Find the line containing "in imported if", then output it and every line after it through the end of the listing below, exactly as written.

◆ **Given data**

*-*-*

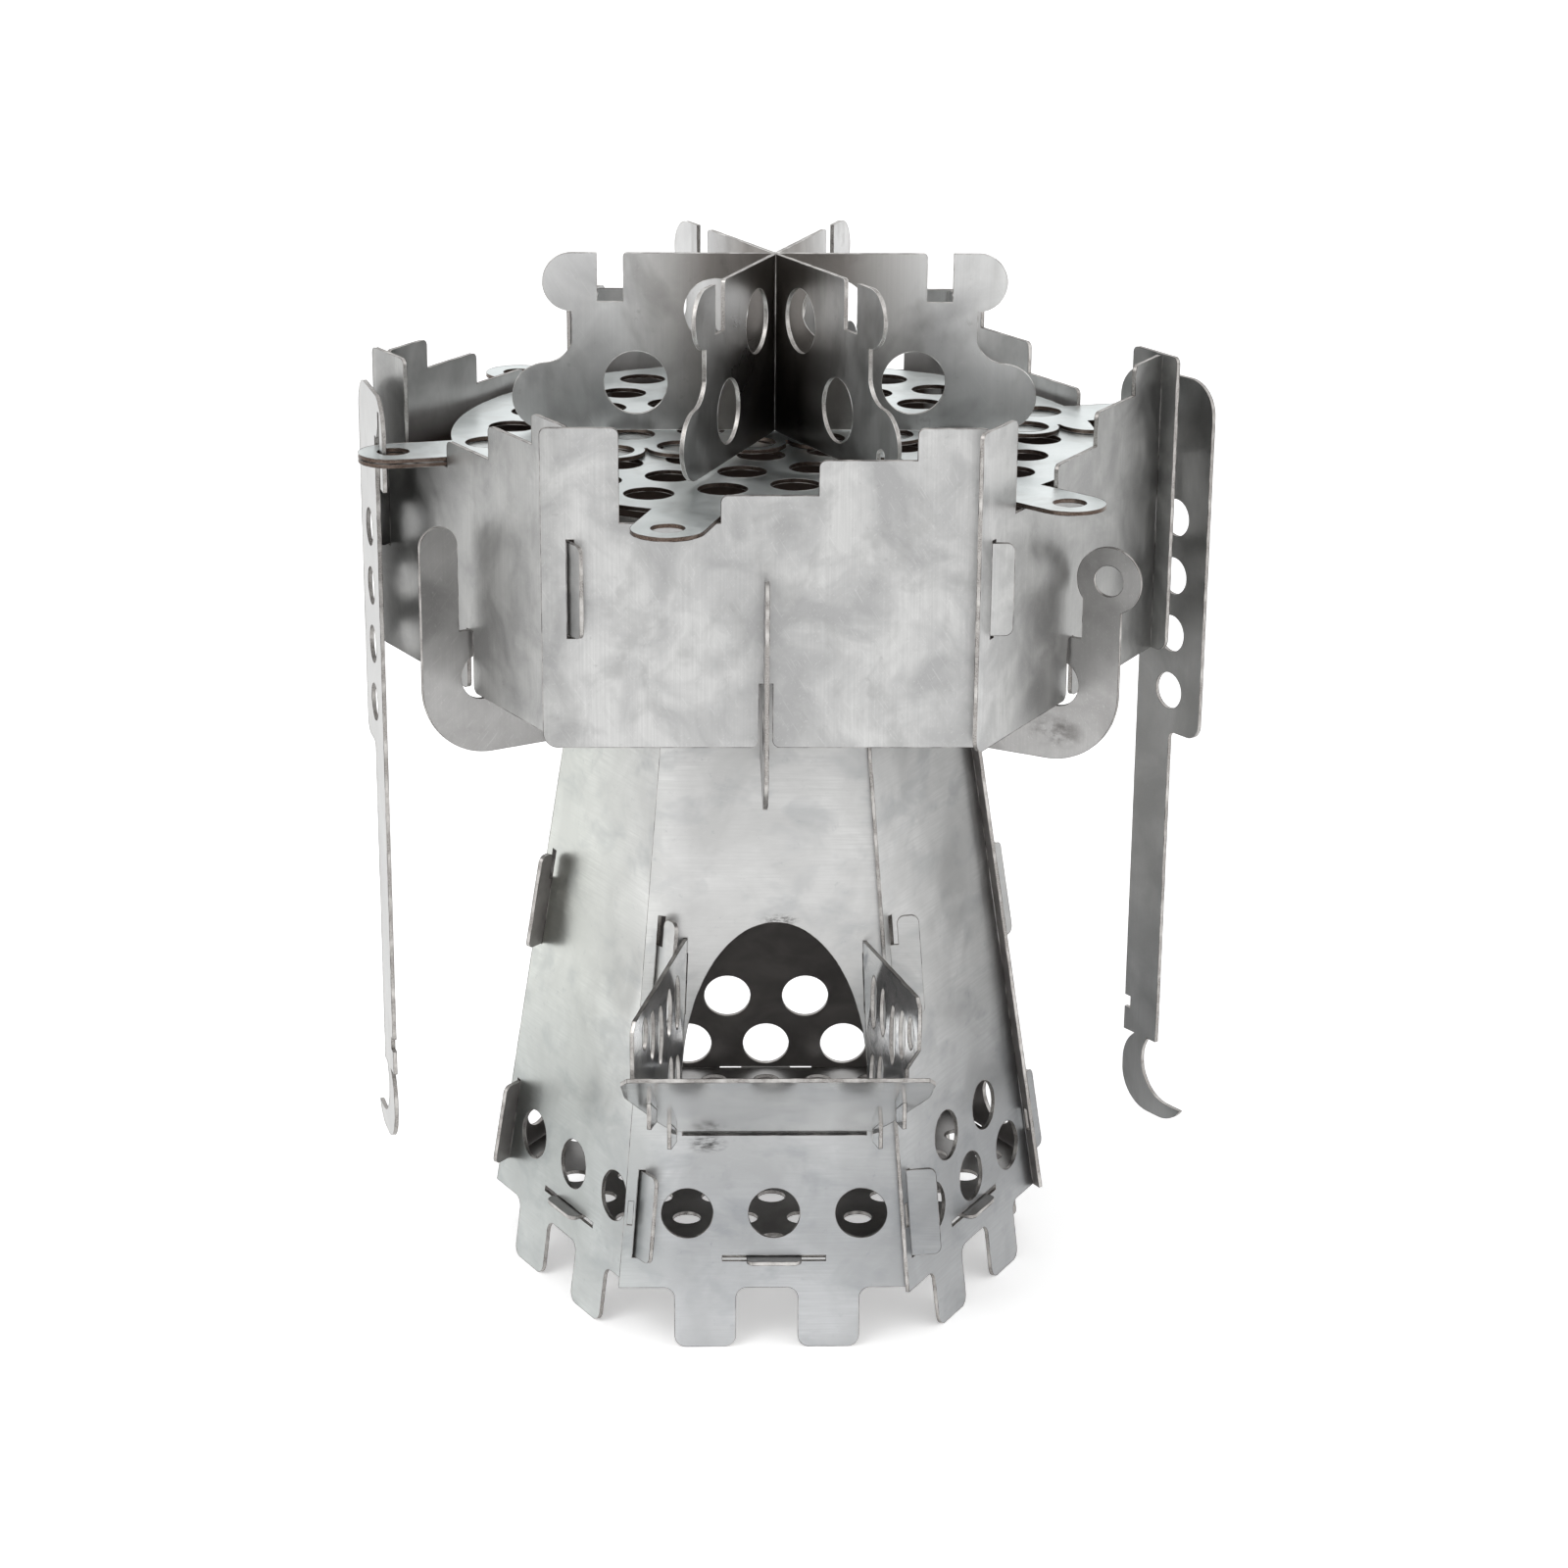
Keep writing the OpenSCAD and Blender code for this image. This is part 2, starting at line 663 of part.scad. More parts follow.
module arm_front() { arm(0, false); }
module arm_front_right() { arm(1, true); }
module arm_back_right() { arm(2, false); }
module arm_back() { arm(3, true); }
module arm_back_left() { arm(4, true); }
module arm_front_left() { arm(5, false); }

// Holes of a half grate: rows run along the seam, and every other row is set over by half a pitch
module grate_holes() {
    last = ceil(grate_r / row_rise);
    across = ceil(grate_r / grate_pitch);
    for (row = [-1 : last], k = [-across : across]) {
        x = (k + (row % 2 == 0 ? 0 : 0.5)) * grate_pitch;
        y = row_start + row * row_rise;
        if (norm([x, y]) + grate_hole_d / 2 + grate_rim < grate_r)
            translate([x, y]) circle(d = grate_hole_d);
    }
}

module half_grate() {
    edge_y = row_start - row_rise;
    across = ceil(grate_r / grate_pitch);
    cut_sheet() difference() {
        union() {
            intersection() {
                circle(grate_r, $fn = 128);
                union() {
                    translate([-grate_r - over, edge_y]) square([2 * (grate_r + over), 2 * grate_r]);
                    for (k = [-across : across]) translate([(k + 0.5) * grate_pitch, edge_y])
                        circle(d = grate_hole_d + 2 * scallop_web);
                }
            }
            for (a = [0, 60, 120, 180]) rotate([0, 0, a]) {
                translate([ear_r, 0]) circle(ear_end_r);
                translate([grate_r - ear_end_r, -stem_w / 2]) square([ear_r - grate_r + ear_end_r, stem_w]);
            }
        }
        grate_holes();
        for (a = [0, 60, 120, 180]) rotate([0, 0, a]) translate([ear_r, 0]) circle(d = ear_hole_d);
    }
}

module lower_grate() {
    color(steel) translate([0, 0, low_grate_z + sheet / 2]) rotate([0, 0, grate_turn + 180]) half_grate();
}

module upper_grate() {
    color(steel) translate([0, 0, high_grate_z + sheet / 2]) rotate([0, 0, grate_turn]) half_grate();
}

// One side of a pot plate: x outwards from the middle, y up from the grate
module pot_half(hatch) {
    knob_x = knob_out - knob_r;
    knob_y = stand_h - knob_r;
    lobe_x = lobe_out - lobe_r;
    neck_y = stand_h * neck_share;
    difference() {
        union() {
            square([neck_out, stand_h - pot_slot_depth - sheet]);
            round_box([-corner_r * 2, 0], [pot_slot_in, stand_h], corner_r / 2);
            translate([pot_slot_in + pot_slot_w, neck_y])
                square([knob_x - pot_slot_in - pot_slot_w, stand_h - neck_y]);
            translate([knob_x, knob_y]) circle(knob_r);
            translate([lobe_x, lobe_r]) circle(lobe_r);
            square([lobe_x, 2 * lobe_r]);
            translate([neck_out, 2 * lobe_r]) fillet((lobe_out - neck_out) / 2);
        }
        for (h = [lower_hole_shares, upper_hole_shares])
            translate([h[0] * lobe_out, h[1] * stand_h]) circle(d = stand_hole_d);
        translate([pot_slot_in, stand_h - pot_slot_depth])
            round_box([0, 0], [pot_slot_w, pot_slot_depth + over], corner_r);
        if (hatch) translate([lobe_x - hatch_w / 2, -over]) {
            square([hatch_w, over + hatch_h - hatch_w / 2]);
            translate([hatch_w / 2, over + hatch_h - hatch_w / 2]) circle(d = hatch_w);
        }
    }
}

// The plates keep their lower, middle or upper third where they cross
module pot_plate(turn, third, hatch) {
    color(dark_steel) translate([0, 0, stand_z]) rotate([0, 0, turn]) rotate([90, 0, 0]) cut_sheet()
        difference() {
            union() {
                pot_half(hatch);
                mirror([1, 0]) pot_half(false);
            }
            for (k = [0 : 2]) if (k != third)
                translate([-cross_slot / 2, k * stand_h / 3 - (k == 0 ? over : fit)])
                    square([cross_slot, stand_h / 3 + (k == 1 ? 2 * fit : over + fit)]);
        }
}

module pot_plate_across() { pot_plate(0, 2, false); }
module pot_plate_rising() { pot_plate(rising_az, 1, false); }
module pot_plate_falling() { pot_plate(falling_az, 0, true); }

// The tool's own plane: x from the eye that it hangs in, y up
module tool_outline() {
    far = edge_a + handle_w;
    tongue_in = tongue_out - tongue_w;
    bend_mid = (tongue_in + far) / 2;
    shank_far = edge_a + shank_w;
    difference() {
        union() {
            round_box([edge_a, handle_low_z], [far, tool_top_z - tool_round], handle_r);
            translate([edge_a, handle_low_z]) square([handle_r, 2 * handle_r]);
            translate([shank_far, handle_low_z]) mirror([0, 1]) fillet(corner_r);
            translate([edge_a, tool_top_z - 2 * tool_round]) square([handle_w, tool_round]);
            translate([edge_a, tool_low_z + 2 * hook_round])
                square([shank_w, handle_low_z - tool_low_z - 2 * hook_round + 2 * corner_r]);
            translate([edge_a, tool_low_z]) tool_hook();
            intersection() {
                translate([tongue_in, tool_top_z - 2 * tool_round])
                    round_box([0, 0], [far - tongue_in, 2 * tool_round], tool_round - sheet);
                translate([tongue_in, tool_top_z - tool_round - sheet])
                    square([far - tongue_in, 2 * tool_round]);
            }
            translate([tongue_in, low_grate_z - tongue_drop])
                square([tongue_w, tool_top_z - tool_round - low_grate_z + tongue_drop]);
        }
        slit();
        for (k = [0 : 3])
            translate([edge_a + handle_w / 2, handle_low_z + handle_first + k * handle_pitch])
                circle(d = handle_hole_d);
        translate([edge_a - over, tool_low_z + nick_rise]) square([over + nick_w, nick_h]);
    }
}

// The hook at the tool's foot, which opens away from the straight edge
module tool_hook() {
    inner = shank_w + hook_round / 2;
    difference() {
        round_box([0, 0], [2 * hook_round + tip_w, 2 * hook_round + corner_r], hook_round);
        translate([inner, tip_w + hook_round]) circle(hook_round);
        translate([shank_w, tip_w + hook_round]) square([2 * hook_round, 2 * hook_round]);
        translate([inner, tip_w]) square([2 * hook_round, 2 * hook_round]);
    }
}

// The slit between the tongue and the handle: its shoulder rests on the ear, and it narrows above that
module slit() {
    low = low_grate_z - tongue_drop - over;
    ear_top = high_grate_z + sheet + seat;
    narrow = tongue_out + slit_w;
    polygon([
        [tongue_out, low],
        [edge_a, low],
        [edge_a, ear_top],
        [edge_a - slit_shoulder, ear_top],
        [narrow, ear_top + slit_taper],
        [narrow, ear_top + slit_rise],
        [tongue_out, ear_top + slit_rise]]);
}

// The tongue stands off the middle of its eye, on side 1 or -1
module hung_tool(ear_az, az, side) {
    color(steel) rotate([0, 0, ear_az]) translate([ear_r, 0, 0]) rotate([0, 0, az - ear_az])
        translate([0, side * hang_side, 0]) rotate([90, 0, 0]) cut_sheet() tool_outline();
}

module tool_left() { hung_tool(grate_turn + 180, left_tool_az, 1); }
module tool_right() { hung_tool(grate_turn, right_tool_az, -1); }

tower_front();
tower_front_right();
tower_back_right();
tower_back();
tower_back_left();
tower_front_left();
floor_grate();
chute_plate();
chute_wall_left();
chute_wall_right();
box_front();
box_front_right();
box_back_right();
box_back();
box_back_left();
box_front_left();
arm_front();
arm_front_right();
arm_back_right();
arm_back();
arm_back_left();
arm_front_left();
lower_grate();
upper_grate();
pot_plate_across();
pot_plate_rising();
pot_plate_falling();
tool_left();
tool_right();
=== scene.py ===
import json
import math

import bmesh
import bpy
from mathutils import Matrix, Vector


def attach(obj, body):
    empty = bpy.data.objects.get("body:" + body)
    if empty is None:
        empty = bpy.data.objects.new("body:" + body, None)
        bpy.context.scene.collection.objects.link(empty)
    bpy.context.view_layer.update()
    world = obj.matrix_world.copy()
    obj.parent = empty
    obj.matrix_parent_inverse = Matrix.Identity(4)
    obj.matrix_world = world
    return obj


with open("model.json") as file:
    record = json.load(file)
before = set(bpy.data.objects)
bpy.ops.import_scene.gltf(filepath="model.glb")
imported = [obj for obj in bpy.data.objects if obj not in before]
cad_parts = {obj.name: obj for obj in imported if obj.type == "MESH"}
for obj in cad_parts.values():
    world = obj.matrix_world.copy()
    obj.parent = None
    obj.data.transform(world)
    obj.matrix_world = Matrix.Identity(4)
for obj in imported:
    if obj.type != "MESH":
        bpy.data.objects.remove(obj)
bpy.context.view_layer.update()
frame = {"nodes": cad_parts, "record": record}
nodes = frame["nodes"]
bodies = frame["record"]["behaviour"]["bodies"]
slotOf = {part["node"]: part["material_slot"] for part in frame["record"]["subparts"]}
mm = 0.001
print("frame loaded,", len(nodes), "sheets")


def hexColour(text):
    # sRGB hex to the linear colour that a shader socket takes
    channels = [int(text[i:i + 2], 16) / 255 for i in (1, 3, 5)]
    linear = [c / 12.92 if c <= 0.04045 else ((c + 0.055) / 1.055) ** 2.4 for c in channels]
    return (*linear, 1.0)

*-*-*

◆ **Task response**
cad_parts = {obj.name: obj for obj in imported if obj.type == "MESH"}
for obj in cad_parts.values():
    world = obj.matrix_world.copy()
    obj.parent = None
    obj.data.transform(world)
    obj.matrix_world = Matrix.Identity(4)
for obj in imported:
    if obj.type != "MESH":
        bpy.data.objects.remove(obj)
bpy.context.view_layer.update()
frame = {"nodes": cad_parts, "record": record}
nodes = frame["nodes"]
bodies = frame["record"]["behaviour"]["bodies"]
slotOf = {part["node"]: part["material_slot"] for part in frame["record"]["subparts"]}
mm = 0.001
print("frame loaded,", len(nodes), "sheets")


def hexColour(text):
    # sRGB hex to the linear colour that a shader socket takes
    channels = [int(text[i:i + 2], 16) / 255 for i in (1, 3, 5)]
    linear = [c / 12.92 if c <= 0.04045 else ((c + 0.055) / 1.055) ** 2.4 for c in channels]
    return (*linear, 1.0)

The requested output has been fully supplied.